Dans les tout premiers jours de 1851, Verdi est supposé écrire un opéra pour le San Carlo à Naples. C’est, une fois de plus et pas la dernière, autour du Roi Lear que le jeune compositeur tourne. Il échange à ce sujet avec le librettiste Salvadore Cammarano. Il tourne tellement que ce dernier finit par lui dire qu’il serait sans doute préférable de choisir un sujet moins compliqué à adapter. Verdi ne se le fait pas dire deux fois et c’est de ce moment là que date la première allusion connue du compositeur à une pièce qui avait rencontré quinze ans aupravant un succès gigantesque à Madrid puis un peu partout, El Trovador d’Antonio Garcia Gutiérrez, drame des plus romantiques. On ne sait pas bien depuis quand Verdi connaît cette pièce, mais il est certain qu’il y pense depuis des mois.
Salvatore Cammarano
La réaction de Cammarano à cette proposition oscille entre « non » et « bof ». Il se montre si peu enthousiaste de travailler sur cette histoire tarabiscotée et même capillotractée, qu’il se hâte lentement. Evidemment, la réaction de Verdi, toujours aussi impatient et irrascible, ne se fait pas attendre : « Il n’a aucune idée du temps, cette chose si précieuse pour moi » écrit-il au début du printemps.
Si Verdi piaffe, c’est qu’il veut du neuf et il secoue son pauvre librettiste pour l’obliger à sortir quelque chose de nouveau : « Si les opéras ne devaient plus comporter de cavatines, de duos, de trios, plus de chœurs ni de finales, si toute l’œuvre devait être d’une seule pièce, je trouverais ça plus juste et plus raisonnable. C’est ainsi que j’aimerais renoncer au chœur du début de l’opéra (tous les opéras commencent par des chœurs), ainsi qu’à la cavatine de Leonora, commencer tout de suite par la chanson du trouvère et faire un seul acte des deux premiers car ces morceaux de bravoure et ces changements de genre me font songer à des morceaux de concert plutôt qu’à un opéra. Si tu peux le faire, fais-le ». Nous sommes en avril 1851, les choses sont désormais bien lancées.

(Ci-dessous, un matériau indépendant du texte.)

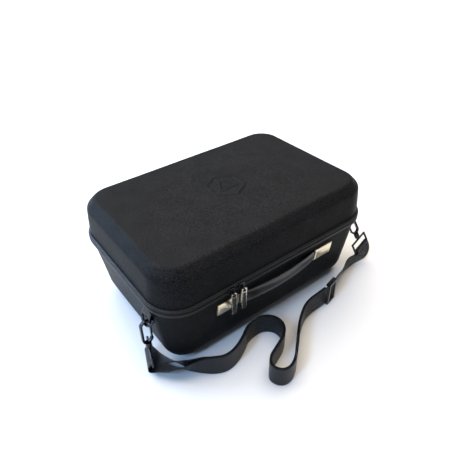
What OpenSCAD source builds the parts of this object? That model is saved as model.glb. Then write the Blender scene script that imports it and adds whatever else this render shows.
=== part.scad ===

Rosa Penco, première Leonora
Suit pendant plus d’un an un jeu de ping-pong épistolaire entre les deux hommes. Cammarano propose un plan, Verdi en suggère un autre. L’un voudrait ceci, l’autre exige cela. L’homme aux presque quarante livrets, dont trois pour Verdi (le Touvère sera le quatrième) en a vu d’autres et il se hâte lentement, faisant tourner l’âpre parmesan en bourrique.
Carlo Baucardé, premier Manrico
Pendant plusieurs mois, pourtant, Verdi ne s’occupe plus de ce projet, accaparé par de lourdes difficultés familiales, la mort de sa mère et la lutte pour imposer sa relation avec Giuseppina Strepponi. Il ne se remet à l’ouvrage qu’à la fin de l’été 1851 et supplie Cammarano de faire vite, cette fois. Mais le librettiste est fatigué. Il tombe malade en février 1852 et Verdi s’inquiète de ne plus vraiment avoir de nouvelles. C’est le moment que choisit le San Carlo pour faire savoir que la future partition ne l’intéresse plus guère. Il faut donc trouver un autre théâtre : ce sera l’Apollo de Rome, théâtre sur le Tibre, aujourd’hui disparu. Toujours malade, Cammarano poursuit son travail et termine le fameux Di quella pira début juillet. Il meurt cependant le 17, laissant une veuve et six enfants et Verdi l’apprend en lisant le journal. Le choc est rude car il aimait bien ce pilier du théâtre lyrique Italien. Dès lors, Verdi, qui cherche un autre auteur pour terminer le livret n’en démordra pas : « Nous ne changerons pas la moindre chose à l’œuvre de notre pauvre ami, dont je souhaite avant tout qu’on respecte la mémoire ». C’est le jeune Leone Emanuele Bardare qui finira le livret inachevé.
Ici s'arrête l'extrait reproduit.